= Direction =
Set down exactly, and only, the lines from the one with "Give this object's" to the final line of the entries, both included.

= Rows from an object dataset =
## Begin

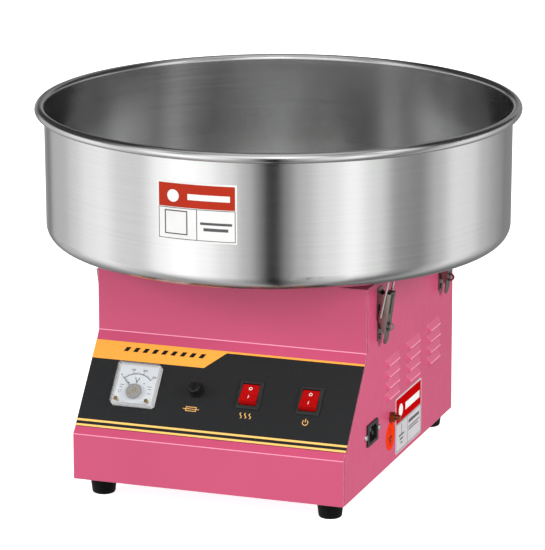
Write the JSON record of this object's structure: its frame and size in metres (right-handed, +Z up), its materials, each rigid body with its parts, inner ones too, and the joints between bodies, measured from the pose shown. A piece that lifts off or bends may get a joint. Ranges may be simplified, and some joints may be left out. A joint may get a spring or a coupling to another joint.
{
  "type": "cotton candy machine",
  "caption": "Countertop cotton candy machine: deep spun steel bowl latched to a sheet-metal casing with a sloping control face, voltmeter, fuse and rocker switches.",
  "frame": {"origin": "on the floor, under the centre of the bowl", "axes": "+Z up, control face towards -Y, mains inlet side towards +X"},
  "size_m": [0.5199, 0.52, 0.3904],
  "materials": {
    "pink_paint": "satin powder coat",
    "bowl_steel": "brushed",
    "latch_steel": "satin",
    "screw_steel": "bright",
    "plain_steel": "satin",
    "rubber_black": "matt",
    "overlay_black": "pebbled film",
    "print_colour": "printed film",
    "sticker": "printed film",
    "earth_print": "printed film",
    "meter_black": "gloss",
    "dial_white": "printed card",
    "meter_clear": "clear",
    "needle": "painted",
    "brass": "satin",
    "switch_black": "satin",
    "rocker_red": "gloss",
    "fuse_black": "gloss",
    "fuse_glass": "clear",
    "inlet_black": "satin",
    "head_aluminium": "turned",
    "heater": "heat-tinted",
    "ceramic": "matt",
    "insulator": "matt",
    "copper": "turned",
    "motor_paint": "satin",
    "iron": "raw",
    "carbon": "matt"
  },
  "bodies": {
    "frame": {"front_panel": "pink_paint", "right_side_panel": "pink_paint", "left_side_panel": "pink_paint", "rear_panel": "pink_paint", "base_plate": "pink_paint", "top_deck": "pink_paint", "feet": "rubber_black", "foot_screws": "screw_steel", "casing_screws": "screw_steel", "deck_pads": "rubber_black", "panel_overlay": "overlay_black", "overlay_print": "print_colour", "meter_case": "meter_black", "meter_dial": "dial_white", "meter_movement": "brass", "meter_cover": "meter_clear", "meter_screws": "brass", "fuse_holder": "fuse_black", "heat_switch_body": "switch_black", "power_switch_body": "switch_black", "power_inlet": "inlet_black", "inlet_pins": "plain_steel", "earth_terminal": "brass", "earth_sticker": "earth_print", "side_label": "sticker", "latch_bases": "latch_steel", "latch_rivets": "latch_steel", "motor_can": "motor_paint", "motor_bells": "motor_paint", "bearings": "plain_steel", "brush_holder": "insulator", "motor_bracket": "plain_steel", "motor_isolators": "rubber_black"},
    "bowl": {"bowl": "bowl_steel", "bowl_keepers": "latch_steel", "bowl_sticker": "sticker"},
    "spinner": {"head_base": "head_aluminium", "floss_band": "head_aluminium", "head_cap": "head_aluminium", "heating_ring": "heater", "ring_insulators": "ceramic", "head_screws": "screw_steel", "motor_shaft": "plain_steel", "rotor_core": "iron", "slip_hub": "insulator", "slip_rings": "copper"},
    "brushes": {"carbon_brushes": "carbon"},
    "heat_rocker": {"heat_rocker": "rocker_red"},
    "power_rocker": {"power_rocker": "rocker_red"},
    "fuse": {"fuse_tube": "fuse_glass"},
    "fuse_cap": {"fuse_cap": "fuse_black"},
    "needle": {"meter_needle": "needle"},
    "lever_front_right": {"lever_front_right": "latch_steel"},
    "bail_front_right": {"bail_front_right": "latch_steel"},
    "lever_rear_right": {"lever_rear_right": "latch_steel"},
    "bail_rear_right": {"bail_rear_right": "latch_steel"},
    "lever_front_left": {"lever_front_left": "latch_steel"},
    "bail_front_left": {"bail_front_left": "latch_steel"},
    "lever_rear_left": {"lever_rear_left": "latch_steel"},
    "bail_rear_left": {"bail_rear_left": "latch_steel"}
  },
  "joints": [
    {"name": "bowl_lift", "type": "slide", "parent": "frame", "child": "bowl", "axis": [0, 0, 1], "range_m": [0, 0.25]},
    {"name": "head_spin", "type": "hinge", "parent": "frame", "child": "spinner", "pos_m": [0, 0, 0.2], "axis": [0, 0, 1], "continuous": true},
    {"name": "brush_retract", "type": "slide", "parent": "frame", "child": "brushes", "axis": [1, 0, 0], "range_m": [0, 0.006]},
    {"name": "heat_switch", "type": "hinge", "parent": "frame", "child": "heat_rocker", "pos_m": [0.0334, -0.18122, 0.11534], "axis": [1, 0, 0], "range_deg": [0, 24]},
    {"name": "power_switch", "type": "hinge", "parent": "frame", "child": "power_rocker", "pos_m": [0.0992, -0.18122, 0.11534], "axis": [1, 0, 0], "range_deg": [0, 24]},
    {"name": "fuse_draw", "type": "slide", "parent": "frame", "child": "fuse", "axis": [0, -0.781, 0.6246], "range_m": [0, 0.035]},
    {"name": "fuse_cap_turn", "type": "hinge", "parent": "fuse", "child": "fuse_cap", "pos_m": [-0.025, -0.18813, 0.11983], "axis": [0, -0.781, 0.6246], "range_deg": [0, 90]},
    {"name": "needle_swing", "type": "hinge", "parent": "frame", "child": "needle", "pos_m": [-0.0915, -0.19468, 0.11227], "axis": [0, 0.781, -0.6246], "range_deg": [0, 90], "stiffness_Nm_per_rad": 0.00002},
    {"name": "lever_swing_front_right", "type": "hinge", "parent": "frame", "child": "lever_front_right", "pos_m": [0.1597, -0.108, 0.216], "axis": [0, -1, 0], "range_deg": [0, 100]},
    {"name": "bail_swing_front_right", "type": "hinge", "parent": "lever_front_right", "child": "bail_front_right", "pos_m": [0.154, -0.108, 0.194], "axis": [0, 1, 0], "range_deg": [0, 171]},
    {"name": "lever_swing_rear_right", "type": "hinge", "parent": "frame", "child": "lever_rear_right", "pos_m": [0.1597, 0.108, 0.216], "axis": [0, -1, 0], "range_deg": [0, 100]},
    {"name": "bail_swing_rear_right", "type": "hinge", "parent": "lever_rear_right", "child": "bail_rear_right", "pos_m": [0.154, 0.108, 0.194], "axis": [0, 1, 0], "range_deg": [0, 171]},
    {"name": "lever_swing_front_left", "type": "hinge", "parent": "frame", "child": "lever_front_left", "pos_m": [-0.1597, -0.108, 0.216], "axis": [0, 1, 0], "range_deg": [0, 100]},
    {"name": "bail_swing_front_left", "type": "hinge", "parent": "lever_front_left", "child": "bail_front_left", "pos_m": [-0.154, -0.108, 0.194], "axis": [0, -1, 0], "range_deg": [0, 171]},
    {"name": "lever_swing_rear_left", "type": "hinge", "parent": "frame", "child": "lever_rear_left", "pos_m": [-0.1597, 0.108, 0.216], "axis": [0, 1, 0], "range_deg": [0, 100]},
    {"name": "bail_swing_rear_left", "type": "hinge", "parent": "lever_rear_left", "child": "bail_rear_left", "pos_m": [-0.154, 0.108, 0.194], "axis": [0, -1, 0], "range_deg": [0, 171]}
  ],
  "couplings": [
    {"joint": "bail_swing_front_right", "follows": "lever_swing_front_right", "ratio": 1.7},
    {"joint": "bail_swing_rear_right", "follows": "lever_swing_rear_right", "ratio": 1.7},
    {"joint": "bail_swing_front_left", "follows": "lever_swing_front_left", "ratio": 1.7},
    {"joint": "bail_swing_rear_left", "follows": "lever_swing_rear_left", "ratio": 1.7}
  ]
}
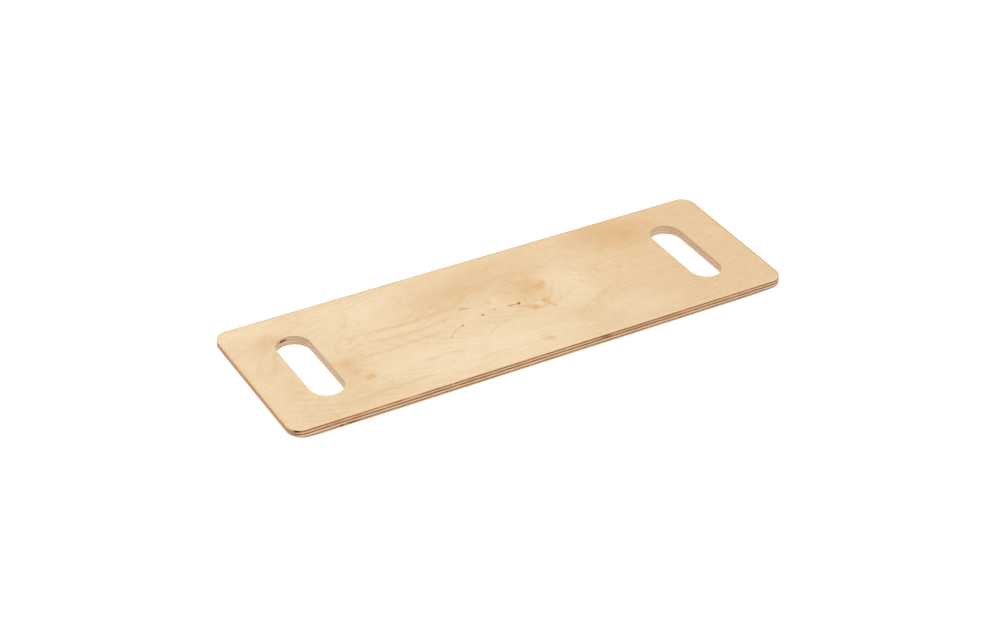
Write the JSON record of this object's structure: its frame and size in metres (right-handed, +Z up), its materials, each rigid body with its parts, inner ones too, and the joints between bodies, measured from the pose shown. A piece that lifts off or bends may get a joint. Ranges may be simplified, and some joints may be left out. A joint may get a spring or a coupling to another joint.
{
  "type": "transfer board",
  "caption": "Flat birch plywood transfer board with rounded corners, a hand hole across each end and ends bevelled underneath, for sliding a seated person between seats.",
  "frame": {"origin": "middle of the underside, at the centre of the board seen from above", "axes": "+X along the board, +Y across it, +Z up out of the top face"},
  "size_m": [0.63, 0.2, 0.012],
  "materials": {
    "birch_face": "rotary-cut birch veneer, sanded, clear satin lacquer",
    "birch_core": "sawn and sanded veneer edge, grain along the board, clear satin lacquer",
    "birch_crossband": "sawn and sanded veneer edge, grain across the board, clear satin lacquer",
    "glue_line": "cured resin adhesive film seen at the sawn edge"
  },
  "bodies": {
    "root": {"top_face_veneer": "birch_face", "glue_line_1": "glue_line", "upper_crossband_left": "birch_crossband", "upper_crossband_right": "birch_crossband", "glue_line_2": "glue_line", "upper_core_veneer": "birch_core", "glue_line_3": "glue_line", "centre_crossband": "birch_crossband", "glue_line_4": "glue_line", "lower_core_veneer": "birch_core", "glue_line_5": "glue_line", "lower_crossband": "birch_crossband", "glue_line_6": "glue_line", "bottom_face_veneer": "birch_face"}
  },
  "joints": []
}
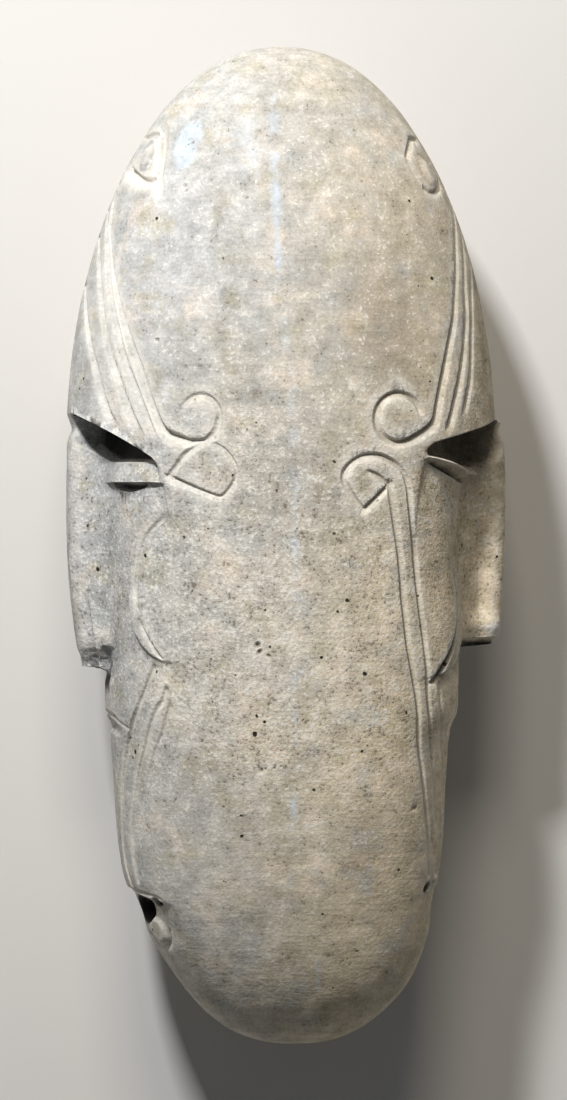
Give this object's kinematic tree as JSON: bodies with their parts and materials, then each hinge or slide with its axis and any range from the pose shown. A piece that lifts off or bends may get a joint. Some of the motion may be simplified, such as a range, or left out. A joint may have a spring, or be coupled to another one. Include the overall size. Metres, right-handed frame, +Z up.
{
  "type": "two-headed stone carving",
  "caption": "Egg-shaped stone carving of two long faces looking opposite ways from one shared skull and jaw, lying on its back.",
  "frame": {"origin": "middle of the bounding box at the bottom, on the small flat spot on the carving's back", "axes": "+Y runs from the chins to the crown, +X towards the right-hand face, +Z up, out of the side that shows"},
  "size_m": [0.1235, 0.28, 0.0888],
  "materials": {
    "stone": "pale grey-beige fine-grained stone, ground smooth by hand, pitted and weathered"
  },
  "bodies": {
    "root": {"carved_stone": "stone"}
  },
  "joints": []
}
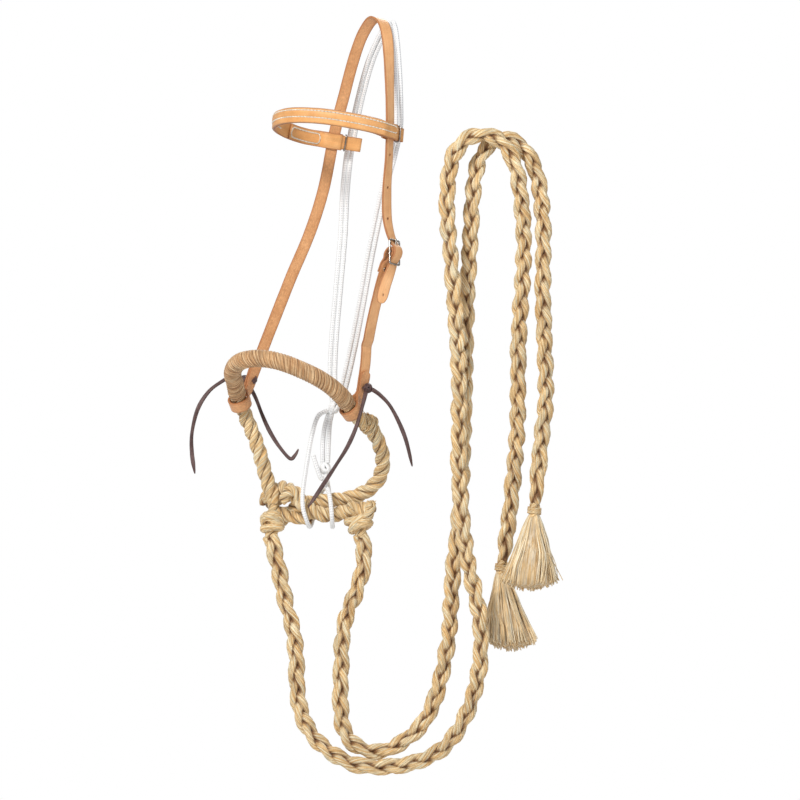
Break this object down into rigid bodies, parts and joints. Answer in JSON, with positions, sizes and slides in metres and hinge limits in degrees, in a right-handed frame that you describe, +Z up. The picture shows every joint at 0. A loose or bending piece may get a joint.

## End

= Problem solution =
Give this object's kinematic tree as JSON: bodies with their parts and materials, then each hinge or slide with its axis and any range from the pose shown. A piece that lifts off or bends may get a joint. Some of the motion may be simplified, such as a range, or left out. A joint may have a spring, or be coupled to another one. Include the overall size. Metres, right-handed frame, +Z up.
{
  "type": "two-headed stone carving",
  "caption": "Egg-shaped stone carving of two long faces looking opposite ways from one shared skull and jaw, lying on its back.",
  "frame": {"origin": "middle of the bounding box at the bottom, on the small flat spot on the carving's back", "axes": "+Y runs from the chins to the crown, +X towards the right-hand face, +Z up, out of the side that shows"},
  "size_m": [0.1235, 0.28, 0.0888],
  "materials": {
    "stone": "pale grey-beige fine-grained stone, ground smooth by hand, pitted and weathered"
  },
  "bodies": {
    "root": {"carved_stone": "stone"}
  },
  "joints": []
}
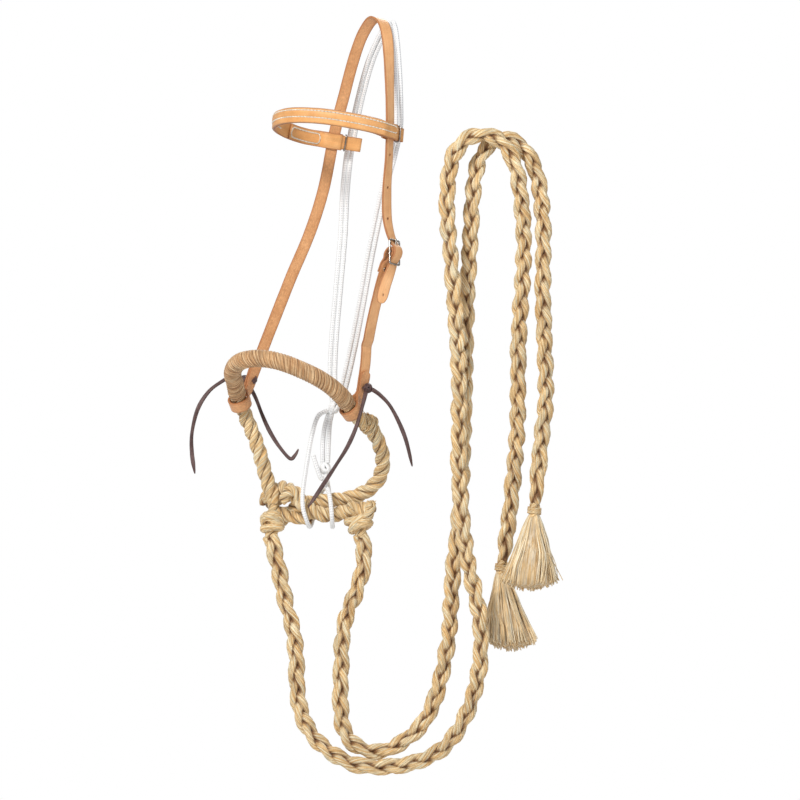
Break this object down into rigid bodies, parts and joints. Answer in JSON, with positions, sizes and slides in metres and hinge limits in degrees, in a right-handed frame that you describe, +Z up. The picture shows every joint at 0. A loose or bending piece may get a joint.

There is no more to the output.